The Saudis, OPEC's largest oil producer, are feeling the pinch brought on by America's historic shale oil boom, which has helped the U.S. push past Saudi Arabia as the world's largest oil producer. But Greg Priddy, director of global energy and natural resources at Eurasia Group, a political risk consulting firm, downplays the notion that the Saudis are starting a price war or acting to regain the Kingdom's previous level of exports to the U.S., which has fallen sharply in recent years.
"The market has maybe overblown the significance of it a little bit in this idea that it's a targeted move against U.S. shale production," he told CBS MoneyWatch.
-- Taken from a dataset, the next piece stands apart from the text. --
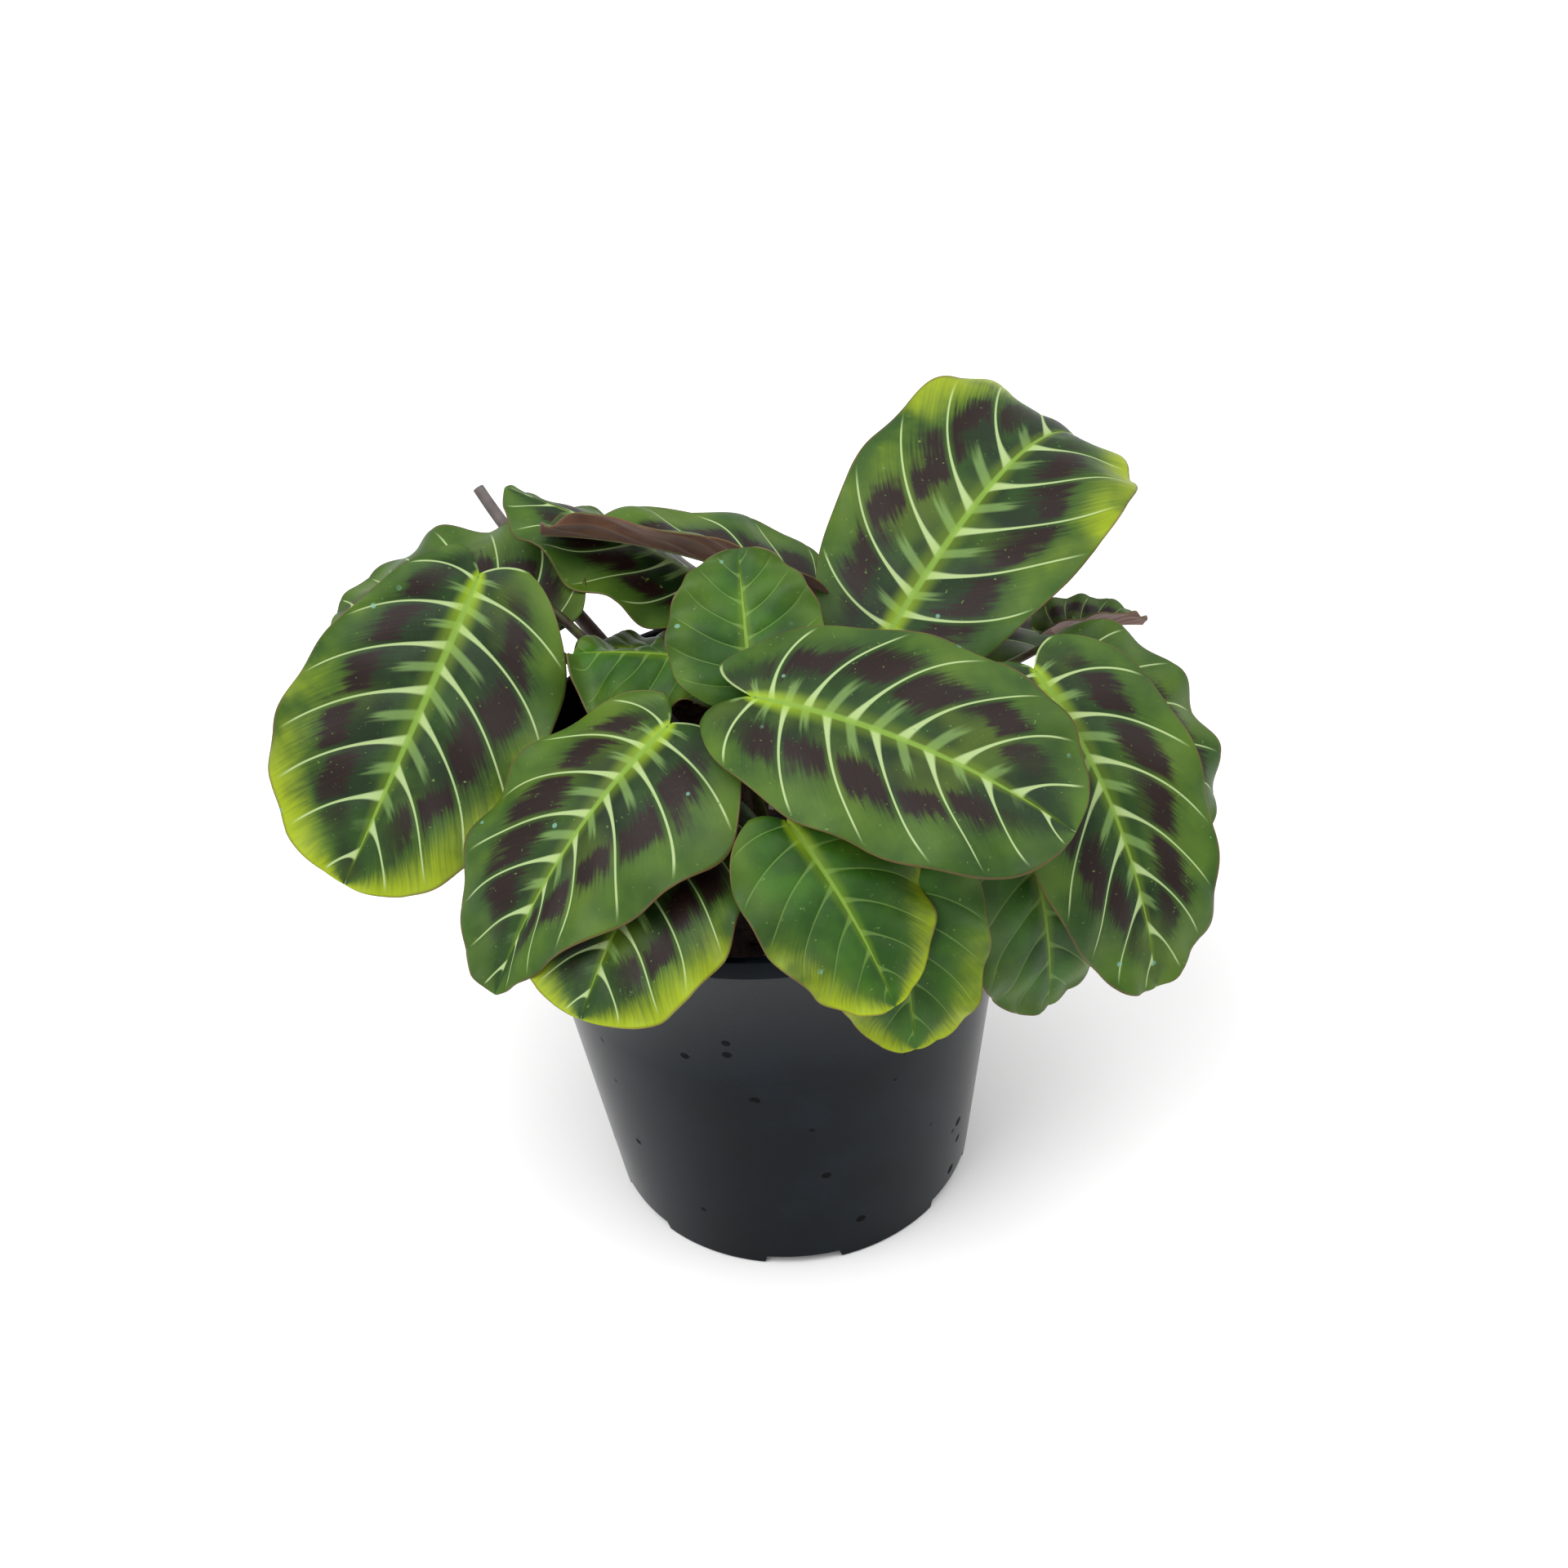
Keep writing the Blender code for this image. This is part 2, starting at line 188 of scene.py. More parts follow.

Priddy notes that U.S. shale oil has significantly contributed to a decrease in Saudi oil exports to the U.S. Over the past two months alone, those exports have fallen to under 1 million barrels a day, compared to its recent daily average of 1.4 million barrels. That trend underscores "that we're heading into a very oversupplied market next year if we don't have either Saudi production restraint or volume losses elsewhere," he said.
The surprise U.S. price cut by Saudi Arabia will heighten scrutiny on the meeting in Vienna of the Organization of the Petroleum Exporting Countries later this month. For now, many analysts are downplaying the Kingdom's latest price adjustment.
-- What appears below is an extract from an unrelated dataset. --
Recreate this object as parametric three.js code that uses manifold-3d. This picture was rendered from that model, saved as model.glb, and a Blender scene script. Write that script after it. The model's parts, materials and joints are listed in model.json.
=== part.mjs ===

"This is the last pricing schedule they are going to put out ahead of [the meeting]," Joseph Posillico, senior vice president of energy derivatives at Jefferies, told Reuters. "Some market participants are going to look at these numbers and try to gauge what they are going to do. I would not put too much weight on this as an indicator."
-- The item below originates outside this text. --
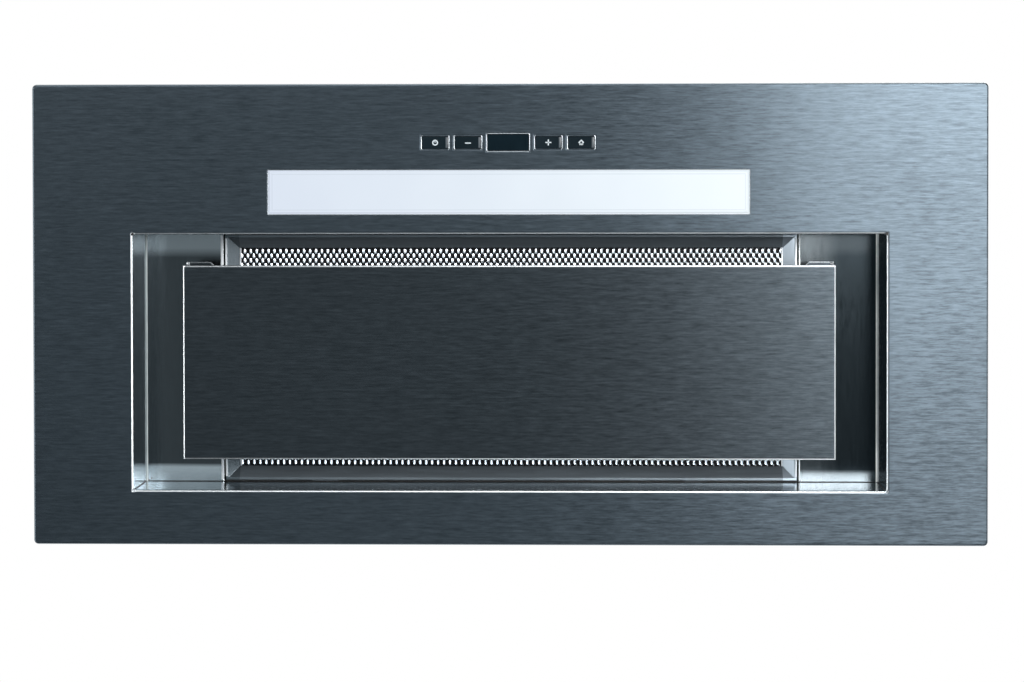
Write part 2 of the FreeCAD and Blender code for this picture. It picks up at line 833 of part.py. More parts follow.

Priddy thinks Saudi Arabia will eventually trim production to avoid a deeper fall in prices in 2015. He also expects the sharp decline this year in U.S. gasoline prices to continue. The national average of a gallon of gas has fallen below $3, the first time that's happened in nearly four years.
Crude oil prices on Tuesday fell to their lowest level since 2011, with December futures declining $1.59 on the New York Stock Exchange.
Falling U.S. energy prices could boost the economy by encouraging consumers to spend on other goods and services. Consumer spending accounts for roughly two-thirds of economic activity. But cheaper oil also could dent oil company profits, potentially hurting communities around the country involved in shale oil production.